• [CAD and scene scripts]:
□ □ □ □ □
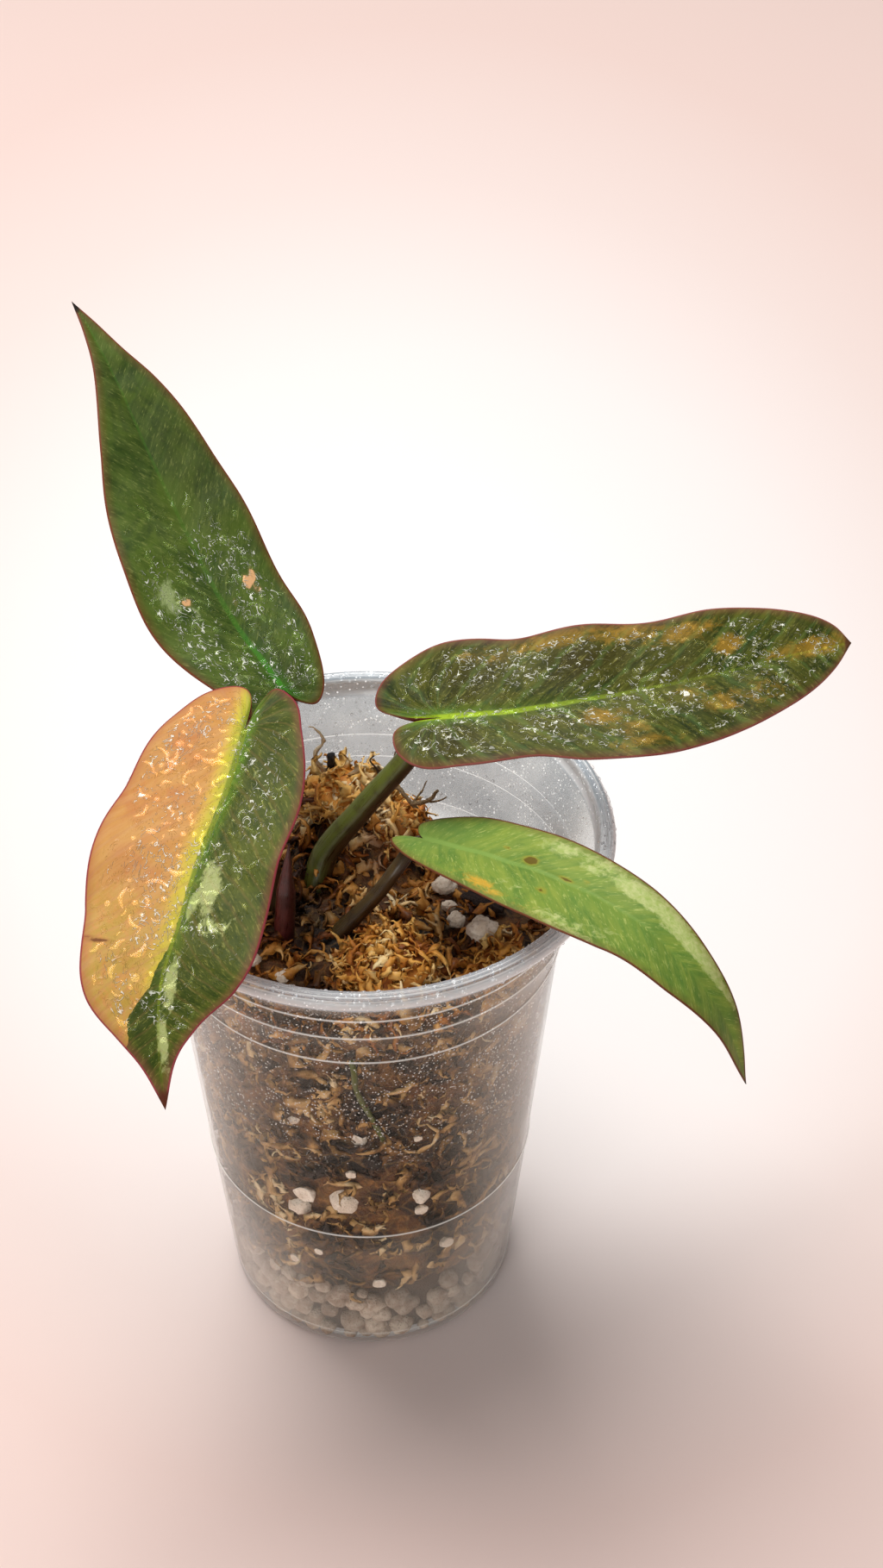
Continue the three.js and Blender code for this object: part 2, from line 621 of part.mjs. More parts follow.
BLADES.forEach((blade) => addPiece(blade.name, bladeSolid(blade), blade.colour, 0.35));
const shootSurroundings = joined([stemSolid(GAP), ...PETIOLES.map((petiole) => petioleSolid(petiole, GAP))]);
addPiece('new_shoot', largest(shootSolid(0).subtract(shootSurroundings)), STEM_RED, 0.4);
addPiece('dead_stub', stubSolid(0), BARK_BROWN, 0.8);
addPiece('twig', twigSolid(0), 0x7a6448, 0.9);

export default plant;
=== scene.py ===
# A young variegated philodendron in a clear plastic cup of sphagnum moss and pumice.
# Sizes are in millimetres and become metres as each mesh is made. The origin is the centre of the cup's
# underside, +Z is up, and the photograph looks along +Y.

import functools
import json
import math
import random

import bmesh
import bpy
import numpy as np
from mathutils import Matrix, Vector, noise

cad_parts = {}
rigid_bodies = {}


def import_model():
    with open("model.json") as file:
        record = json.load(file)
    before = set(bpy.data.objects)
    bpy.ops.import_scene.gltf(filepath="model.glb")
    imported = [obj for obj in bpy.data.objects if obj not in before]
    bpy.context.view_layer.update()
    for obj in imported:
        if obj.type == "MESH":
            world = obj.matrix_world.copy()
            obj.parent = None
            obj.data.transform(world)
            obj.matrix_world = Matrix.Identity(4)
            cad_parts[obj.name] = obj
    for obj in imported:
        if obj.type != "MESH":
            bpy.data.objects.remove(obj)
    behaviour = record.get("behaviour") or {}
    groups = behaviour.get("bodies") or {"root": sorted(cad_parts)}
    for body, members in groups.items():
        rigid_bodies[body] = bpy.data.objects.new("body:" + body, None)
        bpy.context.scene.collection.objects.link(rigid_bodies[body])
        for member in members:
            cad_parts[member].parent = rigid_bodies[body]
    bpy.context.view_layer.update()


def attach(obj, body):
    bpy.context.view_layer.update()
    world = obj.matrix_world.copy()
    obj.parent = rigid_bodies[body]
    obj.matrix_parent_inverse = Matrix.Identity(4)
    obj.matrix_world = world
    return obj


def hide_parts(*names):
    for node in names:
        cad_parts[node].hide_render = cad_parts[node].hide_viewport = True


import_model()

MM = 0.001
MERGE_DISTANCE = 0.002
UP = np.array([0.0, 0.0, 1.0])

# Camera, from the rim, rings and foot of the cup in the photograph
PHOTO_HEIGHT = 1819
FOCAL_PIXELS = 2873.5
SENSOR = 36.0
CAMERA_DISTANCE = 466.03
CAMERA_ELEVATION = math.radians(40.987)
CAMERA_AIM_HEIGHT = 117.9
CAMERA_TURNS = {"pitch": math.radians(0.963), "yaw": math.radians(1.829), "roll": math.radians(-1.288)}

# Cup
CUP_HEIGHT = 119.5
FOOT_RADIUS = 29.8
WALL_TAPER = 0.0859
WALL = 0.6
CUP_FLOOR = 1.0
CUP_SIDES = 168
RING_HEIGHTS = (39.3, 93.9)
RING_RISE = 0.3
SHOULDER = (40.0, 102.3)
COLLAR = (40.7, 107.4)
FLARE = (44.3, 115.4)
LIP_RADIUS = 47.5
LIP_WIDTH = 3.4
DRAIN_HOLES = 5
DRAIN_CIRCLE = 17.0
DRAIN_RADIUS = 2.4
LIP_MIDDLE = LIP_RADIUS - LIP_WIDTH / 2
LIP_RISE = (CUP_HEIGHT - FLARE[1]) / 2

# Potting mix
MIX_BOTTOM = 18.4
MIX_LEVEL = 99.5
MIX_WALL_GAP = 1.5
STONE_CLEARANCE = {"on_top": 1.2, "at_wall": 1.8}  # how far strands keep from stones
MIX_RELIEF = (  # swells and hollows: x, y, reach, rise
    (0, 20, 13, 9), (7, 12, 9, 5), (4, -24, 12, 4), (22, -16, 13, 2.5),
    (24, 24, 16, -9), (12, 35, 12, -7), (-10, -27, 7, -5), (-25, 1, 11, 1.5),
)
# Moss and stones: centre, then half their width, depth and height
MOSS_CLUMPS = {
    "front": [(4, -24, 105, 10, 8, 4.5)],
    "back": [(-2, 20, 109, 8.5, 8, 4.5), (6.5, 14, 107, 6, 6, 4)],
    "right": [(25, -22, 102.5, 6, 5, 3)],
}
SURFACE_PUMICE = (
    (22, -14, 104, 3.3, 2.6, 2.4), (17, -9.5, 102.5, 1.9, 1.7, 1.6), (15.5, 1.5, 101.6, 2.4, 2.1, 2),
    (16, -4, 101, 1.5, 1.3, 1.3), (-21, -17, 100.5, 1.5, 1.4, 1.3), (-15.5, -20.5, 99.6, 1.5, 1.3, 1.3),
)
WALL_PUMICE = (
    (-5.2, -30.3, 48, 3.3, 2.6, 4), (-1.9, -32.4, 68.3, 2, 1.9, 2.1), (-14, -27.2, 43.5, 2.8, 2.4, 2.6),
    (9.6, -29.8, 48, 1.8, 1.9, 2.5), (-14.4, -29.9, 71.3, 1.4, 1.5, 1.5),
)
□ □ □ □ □
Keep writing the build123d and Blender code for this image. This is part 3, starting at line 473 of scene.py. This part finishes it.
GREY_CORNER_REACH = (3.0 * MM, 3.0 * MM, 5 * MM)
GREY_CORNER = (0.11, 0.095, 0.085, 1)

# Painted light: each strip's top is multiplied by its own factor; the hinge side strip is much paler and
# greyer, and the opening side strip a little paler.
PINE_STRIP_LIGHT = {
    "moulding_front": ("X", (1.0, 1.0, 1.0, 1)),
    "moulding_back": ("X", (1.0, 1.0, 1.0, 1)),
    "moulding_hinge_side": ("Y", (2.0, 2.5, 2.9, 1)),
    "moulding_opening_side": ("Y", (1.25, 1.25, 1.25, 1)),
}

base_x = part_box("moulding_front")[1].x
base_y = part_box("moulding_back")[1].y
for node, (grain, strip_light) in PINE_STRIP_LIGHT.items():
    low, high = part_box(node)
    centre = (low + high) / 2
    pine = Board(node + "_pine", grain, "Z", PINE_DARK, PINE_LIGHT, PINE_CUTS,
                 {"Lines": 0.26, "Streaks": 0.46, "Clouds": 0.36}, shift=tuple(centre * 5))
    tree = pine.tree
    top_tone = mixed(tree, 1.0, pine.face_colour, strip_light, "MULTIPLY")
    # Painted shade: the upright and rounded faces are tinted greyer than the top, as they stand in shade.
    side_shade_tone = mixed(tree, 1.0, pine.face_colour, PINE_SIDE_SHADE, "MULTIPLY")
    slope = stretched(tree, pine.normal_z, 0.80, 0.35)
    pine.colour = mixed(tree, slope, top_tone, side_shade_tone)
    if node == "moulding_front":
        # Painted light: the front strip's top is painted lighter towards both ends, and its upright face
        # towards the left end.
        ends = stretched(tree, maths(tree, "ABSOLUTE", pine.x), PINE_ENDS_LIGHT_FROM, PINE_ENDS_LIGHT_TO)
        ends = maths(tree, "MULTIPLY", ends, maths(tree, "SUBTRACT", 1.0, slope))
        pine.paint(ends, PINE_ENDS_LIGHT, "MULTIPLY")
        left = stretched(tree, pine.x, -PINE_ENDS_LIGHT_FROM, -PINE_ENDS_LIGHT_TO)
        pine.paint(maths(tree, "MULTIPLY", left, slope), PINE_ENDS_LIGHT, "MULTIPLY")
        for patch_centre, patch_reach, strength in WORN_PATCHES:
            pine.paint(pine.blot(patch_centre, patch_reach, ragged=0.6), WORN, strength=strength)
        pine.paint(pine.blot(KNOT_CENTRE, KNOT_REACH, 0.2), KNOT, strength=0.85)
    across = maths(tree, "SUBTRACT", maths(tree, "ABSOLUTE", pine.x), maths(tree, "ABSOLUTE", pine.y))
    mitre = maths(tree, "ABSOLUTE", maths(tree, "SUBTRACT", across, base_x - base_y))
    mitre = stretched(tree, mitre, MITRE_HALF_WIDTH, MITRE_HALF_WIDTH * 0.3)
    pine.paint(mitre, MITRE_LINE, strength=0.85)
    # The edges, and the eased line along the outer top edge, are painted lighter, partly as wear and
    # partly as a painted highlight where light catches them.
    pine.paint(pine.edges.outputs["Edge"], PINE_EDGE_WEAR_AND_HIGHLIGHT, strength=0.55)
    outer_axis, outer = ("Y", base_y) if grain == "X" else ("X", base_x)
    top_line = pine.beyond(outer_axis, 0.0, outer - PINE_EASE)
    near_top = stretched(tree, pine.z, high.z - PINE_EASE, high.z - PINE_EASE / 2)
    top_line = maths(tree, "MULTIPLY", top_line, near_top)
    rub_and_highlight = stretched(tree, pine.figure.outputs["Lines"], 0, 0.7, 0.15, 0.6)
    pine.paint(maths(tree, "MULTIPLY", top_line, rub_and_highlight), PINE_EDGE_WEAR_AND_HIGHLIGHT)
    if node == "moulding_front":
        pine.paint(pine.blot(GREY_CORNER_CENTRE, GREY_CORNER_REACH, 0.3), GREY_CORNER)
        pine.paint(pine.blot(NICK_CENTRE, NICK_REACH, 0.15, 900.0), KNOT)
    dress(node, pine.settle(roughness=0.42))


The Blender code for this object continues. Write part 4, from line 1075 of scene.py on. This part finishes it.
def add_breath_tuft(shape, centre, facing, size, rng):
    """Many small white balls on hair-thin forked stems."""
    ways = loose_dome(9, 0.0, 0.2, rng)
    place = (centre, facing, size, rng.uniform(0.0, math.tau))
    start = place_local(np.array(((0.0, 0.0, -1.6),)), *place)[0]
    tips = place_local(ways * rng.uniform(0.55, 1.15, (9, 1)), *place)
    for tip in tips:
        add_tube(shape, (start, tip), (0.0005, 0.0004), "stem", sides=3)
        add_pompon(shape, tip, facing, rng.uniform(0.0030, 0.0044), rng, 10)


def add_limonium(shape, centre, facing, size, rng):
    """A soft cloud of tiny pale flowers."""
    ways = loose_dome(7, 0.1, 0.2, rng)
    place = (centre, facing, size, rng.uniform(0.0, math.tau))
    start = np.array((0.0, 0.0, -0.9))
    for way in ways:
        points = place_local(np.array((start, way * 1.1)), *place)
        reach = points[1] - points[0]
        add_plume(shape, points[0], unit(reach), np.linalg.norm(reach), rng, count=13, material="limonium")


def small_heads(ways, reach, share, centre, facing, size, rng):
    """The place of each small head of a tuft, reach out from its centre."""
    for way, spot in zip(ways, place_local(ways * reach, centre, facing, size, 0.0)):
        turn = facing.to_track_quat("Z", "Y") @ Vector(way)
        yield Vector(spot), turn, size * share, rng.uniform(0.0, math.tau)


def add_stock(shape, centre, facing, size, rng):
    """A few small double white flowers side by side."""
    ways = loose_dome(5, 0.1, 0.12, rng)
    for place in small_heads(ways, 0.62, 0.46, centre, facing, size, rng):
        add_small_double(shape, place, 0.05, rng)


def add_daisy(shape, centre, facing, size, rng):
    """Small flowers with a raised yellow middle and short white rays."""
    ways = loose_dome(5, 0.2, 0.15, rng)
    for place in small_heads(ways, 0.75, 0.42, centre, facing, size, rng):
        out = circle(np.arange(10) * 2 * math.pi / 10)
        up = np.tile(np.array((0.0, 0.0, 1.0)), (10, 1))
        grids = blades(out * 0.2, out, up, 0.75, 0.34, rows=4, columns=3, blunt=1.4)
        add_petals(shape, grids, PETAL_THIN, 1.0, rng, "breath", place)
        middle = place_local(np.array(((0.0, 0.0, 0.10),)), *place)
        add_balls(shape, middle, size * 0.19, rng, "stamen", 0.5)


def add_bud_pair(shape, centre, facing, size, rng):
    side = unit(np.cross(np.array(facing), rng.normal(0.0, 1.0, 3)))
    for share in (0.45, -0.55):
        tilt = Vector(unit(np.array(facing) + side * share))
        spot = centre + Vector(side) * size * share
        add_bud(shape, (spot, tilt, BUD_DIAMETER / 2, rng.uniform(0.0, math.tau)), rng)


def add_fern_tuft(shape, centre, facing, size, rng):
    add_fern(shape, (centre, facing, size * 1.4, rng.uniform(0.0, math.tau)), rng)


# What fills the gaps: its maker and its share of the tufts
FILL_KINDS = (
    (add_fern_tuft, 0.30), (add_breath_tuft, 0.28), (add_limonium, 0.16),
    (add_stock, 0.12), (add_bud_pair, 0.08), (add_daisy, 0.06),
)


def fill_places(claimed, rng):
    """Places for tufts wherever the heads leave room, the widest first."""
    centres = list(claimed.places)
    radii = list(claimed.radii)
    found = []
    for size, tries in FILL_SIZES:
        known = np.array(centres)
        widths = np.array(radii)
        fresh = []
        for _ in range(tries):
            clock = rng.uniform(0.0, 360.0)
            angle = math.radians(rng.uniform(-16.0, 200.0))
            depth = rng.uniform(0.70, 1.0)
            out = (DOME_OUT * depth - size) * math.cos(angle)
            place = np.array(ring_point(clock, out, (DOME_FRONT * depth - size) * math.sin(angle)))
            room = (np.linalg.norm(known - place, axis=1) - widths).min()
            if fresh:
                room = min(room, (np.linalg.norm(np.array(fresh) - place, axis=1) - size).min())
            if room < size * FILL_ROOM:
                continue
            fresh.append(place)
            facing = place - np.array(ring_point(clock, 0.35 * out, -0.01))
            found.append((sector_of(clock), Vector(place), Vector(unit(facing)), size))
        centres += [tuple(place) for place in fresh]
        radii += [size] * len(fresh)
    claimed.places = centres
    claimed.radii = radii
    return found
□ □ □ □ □
• [The task]: The lines to return run from the one containing "addPiece('dead_stub', stubSolid(0), BARK_BROWN, 0.8);" down to the one containing "record = json.load(file)"; give them exactly, both included, and no others.

• [Task response]:
addPiece('dead_stub', stubSolid(0), BARK_BROWN, 0.8);
addPiece('twig', twigSolid(0), 0x7a6448, 0.9);

export default plant;
=== scene.py ===
# A young variegated philodendron in a clear plastic cup of sphagnum moss and pumice.
# Sizes are in millimetres and become metres as each mesh is made. The origin is the centre of the cup's
# underside, +Z is up, and the photograph looks along +Y.

import functools
import json
import math
import random

import bmesh
import bpy
import numpy as np
from mathutils import Matrix, Vector, noise

cad_parts = {}
rigid_bodies = {}


def import_model():
    with open("model.json") as file:
        record = json.load(file)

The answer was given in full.